**EXERCISE DESCRIPTION:**
Reproduce each line of the material precisely.

**DATA RECORDS:**
•••
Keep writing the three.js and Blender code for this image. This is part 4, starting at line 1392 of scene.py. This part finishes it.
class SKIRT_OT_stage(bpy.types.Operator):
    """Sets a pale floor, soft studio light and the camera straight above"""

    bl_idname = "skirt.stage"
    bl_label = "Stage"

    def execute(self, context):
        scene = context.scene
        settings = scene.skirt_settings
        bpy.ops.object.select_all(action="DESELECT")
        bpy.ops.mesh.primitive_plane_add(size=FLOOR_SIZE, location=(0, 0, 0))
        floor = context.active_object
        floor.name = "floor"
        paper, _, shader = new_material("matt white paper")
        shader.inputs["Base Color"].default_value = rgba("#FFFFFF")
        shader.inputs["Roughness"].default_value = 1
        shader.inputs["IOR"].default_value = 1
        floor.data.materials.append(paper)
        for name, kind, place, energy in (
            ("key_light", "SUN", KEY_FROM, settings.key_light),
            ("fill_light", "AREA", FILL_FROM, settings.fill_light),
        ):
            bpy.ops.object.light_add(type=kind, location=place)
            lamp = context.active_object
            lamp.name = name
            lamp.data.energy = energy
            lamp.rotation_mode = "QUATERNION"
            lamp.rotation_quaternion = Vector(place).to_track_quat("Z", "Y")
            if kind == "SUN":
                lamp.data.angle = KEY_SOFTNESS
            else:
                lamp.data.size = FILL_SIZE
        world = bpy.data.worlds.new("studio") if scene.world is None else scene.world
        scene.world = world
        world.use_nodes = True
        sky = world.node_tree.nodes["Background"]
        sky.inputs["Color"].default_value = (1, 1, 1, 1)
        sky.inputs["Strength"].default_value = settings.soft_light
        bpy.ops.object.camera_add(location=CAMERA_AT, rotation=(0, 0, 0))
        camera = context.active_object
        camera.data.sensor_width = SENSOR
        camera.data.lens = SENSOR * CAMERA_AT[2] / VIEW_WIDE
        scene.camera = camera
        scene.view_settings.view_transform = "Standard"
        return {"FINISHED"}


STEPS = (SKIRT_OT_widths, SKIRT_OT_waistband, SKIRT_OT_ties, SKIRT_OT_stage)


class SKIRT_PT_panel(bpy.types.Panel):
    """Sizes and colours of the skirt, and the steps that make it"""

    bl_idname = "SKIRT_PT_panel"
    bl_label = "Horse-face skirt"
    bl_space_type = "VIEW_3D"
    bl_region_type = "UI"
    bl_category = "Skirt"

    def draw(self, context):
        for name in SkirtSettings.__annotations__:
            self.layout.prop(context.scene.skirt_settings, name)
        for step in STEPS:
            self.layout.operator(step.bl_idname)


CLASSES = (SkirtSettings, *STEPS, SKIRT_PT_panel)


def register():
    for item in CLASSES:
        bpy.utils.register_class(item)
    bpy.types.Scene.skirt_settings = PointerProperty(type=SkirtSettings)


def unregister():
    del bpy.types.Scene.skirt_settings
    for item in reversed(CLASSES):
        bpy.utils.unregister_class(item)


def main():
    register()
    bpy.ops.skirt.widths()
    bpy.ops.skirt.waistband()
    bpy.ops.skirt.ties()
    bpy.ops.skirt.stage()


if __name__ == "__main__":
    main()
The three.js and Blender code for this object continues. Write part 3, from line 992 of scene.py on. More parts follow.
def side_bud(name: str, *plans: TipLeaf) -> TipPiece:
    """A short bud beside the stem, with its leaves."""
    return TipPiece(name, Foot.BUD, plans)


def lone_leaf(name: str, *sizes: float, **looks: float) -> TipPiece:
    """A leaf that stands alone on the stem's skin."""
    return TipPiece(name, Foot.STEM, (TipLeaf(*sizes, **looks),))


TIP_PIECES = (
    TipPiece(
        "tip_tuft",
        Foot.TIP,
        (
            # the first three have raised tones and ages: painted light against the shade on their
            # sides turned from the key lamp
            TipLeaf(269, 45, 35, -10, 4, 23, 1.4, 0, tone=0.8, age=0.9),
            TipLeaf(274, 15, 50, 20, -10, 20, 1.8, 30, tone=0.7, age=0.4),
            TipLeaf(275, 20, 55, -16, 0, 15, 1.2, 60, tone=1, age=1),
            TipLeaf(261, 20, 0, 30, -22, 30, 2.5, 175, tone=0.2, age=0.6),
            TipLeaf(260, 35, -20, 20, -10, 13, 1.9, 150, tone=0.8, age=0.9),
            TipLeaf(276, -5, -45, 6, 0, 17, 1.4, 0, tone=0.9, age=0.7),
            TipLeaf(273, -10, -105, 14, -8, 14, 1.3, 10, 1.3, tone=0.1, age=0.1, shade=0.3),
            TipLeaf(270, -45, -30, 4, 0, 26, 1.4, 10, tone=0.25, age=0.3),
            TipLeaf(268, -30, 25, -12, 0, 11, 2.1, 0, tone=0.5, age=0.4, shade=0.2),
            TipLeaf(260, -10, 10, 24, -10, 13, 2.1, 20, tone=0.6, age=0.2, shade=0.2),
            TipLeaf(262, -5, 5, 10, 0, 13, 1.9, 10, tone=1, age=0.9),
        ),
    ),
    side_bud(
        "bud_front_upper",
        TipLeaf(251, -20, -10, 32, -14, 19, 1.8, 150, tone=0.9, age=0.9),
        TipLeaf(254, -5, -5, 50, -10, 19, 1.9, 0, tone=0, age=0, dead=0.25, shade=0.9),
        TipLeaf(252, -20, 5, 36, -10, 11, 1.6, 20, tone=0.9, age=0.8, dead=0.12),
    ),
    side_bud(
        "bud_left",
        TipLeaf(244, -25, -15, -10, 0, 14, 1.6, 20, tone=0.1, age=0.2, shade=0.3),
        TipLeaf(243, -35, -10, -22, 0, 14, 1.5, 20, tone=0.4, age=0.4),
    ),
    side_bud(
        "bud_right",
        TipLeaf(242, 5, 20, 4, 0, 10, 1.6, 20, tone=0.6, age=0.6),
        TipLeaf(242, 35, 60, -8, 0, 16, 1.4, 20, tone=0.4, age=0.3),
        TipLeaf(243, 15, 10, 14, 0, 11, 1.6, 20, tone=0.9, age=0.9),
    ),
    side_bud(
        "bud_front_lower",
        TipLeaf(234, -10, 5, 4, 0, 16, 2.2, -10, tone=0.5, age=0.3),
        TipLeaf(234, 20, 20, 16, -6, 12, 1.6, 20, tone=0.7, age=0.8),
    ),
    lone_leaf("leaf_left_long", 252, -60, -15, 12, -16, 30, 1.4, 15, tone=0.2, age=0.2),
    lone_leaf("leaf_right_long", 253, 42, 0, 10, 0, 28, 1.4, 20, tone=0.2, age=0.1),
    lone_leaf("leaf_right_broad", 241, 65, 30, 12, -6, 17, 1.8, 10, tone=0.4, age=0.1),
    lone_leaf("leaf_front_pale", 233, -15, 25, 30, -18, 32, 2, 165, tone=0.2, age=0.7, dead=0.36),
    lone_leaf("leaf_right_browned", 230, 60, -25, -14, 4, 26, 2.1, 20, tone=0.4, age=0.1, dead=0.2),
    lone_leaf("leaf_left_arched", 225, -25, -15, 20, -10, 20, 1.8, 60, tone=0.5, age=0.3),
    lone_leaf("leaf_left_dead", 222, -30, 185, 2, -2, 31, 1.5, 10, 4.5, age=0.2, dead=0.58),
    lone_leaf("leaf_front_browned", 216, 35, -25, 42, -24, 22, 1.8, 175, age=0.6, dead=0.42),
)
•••
**RIGHT ANSWER:**
Keep writing the three.js and Blender code for this image. This is part 4, starting at line 1392 of scene.py. This part finishes it.
class SKIRT_OT_stage(bpy.types.Operator):
    """Sets a pale floor, soft studio light and the camera straight above"""

    bl_idname = "skirt.stage"
    bl_label = "Stage"

    def execute(self, context):
        scene = context.scene
        settings = scene.skirt_settings
        bpy.ops.object.select_all(action="DESELECT")
        bpy.ops.mesh.primitive_plane_add(size=FLOOR_SIZE, location=(0, 0, 0))
        floor = context.active_object
        floor.name = "floor"
        paper, _, shader = new_material("matt white paper")
        shader.inputs["Base Color"].default_value = rgba("#FFFFFF")
        shader.inputs["Roughness"].default_value = 1
        shader.inputs["IOR"].default_value = 1
        floor.data.materials.append(paper)
        for name, kind, place, energy in (
            ("key_light", "SUN", KEY_FROM, settings.key_light),
            ("fill_light", "AREA", FILL_FROM, settings.fill_light),
        ):
            bpy.ops.object.light_add(type=kind, location=place)
            lamp = context.active_object
            lamp.name = name
            lamp.data.energy = energy
            lamp.rotation_mode = "QUATERNION"
            lamp.rotation_quaternion = Vector(place).to_track_quat("Z", "Y")
            if kind == "SUN":
                lamp.data.angle = KEY_SOFTNESS
            else:
                lamp.data.size = FILL_SIZE
        world = bpy.data.worlds.new("studio") if scene.world is None else scene.world
        scene.world = world
        world.use_nodes = True
        sky = world.node_tree.nodes["Background"]
        sky.inputs["Color"].default_value = (1, 1, 1, 1)
        sky.inputs["Strength"].default_value = settings.soft_light
        bpy.ops.object.camera_add(location=CAMERA_AT, rotation=(0, 0, 0))
        camera = context.active_object
        camera.data.sensor_width = SENSOR
        camera.data.lens = SENSOR * CAMERA_AT[2] / VIEW_WIDE
        scene.camera = camera
        scene.view_settings.view_transform = "Standard"
        return {"FINISHED"}


STEPS = (SKIRT_OT_widths, SKIRT_OT_waistband, SKIRT_OT_ties, SKIRT_OT_stage)


class SKIRT_PT_panel(bpy.types.Panel):
    """Sizes and colours of the skirt, and the steps that make it"""

    bl_idname = "SKIRT_PT_panel"
    bl_label = "Horse-face skirt"
    bl_space_type = "VIEW_3D"
    bl_region_type = "UI"
    bl_category = "Skirt"

    def draw(self, context):
        for name in SkirtSettings.__annotations__:
            self.layout.prop(context.scene.skirt_settings, name)
        for step in STEPS:
            self.layout.operator(step.bl_idname)


CLASSES = (SkirtSettings, *STEPS, SKIRT_PT_panel)


def register():
    for item in CLASSES:
        bpy.utils.register_class(item)
    bpy.types.Scene.skirt_settings = PointerProperty(type=SkirtSettings)


def unregister():
    del bpy.types.Scene.skirt_settings
    for item in reversed(CLASSES):
        bpy.utils.unregister_class(item)


def main():
    register()
    bpy.ops.skirt.widths()
    bpy.ops.skirt.waistband()
    bpy.ops.skirt.ties()
    bpy.ops.skirt.stage()


if __name__ == "__main__":
    main()
The three.js and Blender code for this object continues. Write part 3, from line 992 of scene.py on. More parts follow.
def side_bud(name: str, *plans: TipLeaf) -> TipPiece:
    """A short bud beside the stem, with its leaves."""
    return TipPiece(name, Foot.BUD, plans)


def lone_leaf(name: str, *sizes: float, **looks: float) -> TipPiece:
    """A leaf that stands alone on the stem's skin."""
    return TipPiece(name, Foot.STEM, (TipLeaf(*sizes, **looks),))


TIP_PIECES = (
    TipPiece(
        "tip_tuft",
        Foot.TIP,
        (
            # the first three have raised tones and ages: painted light against the shade on their
            # sides turned from the key lamp
            TipLeaf(269, 45, 35, -10, 4, 23, 1.4, 0, tone=0.8, age=0.9),
            TipLeaf(274, 15, 50, 20, -10, 20, 1.8, 30, tone=0.7, age=0.4),
            TipLeaf(275, 20, 55, -16, 0, 15, 1.2, 60, tone=1, age=1),
            TipLeaf(261, 20, 0, 30, -22, 30, 2.5, 175, tone=0.2, age=0.6),
            TipLeaf(260, 35, -20, 20, -10, 13, 1.9, 150, tone=0.8, age=0.9),
            TipLeaf(276, -5, -45, 6, 0, 17, 1.4, 0, tone=0.9, age=0.7),
            TipLeaf(273, -10, -105, 14, -8, 14, 1.3, 10, 1.3, tone=0.1, age=0.1, shade=0.3),
            TipLeaf(270, -45, -30, 4, 0, 26, 1.4, 10, tone=0.25, age=0.3),
            TipLeaf(268, -30, 25, -12, 0, 11, 2.1, 0, tone=0.5, age=0.4, shade=0.2),
            TipLeaf(260, -10, 10, 24, -10, 13, 2.1, 20, tone=0.6, age=0.2, shade=0.2),
            TipLeaf(262, -5, 5, 10, 0, 13, 1.9, 10, tone=1, age=0.9),
        ),
    ),
    side_bud(
        "bud_front_upper",
        TipLeaf(251, -20, -10, 32, -14, 19, 1.8, 150, tone=0.9, age=0.9),
        TipLeaf(254, -5, -5, 50, -10, 19, 1.9, 0, tone=0, age=0, dead=0.25, shade=0.9),
        TipLeaf(252, -20, 5, 36, -10, 11, 1.6, 20, tone=0.9, age=0.8, dead=0.12),
    ),
    side_bud(
        "bud_left",
        TipLeaf(244, -25, -15, -10, 0, 14, 1.6, 20, tone=0.1, age=0.2, shade=0.3),
        TipLeaf(243, -35, -10, -22, 0, 14, 1.5, 20, tone=0.4, age=0.4),
    ),
    side_bud(
        "bud_right",
        TipLeaf(242, 5, 20, 4, 0, 10, 1.6, 20, tone=0.6, age=0.6),
        TipLeaf(242, 35, 60, -8, 0, 16, 1.4, 20, tone=0.4, age=0.3),
        TipLeaf(243, 15, 10, 14, 0, 11, 1.6, 20, tone=0.9, age=0.9),
    ),
    side_bud(
        "bud_front_lower",
        TipLeaf(234, -10, 5, 4, 0, 16, 2.2, -10, tone=0.5, age=0.3),
        TipLeaf(234, 20, 20, 16, -6, 12, 1.6, 20, tone=0.7, age=0.8),
    ),
    lone_leaf("leaf_left_long", 252, -60, -15, 12, -16, 30, 1.4, 15, tone=0.2, age=0.2),
    lone_leaf("leaf_right_long", 253, 42, 0, 10, 0, 28, 1.4, 20, tone=0.2, age=0.1),
    lone_leaf("leaf_right_broad", 241, 65, 30, 12, -6, 17, 1.8, 10, tone=0.4, age=0.1),
    lone_leaf("leaf_front_pale", 233, -15, 25, 30, -18, 32, 2, 165, tone=0.2, age=0.7, dead=0.36),
    lone_leaf("leaf_right_browned", 230, 60, -25, -14, 4, 26, 2.1, 20, tone=0.4, age=0.1, dead=0.2),
    lone_leaf("leaf_left_arched", 225, -25, -15, 20, -10, 20, 1.8, 60, tone=0.5, age=0.3),
    lone_leaf("leaf_left_dead", 222, -30, 185, 2, -2, 31, 1.5, 10, 4.5, age=0.2, dead=0.58),
    lone_leaf("leaf_front_browned", 216, 35, -25, 42, -24, 22, 1.8, 175, age=0.6, dead=0.42),
)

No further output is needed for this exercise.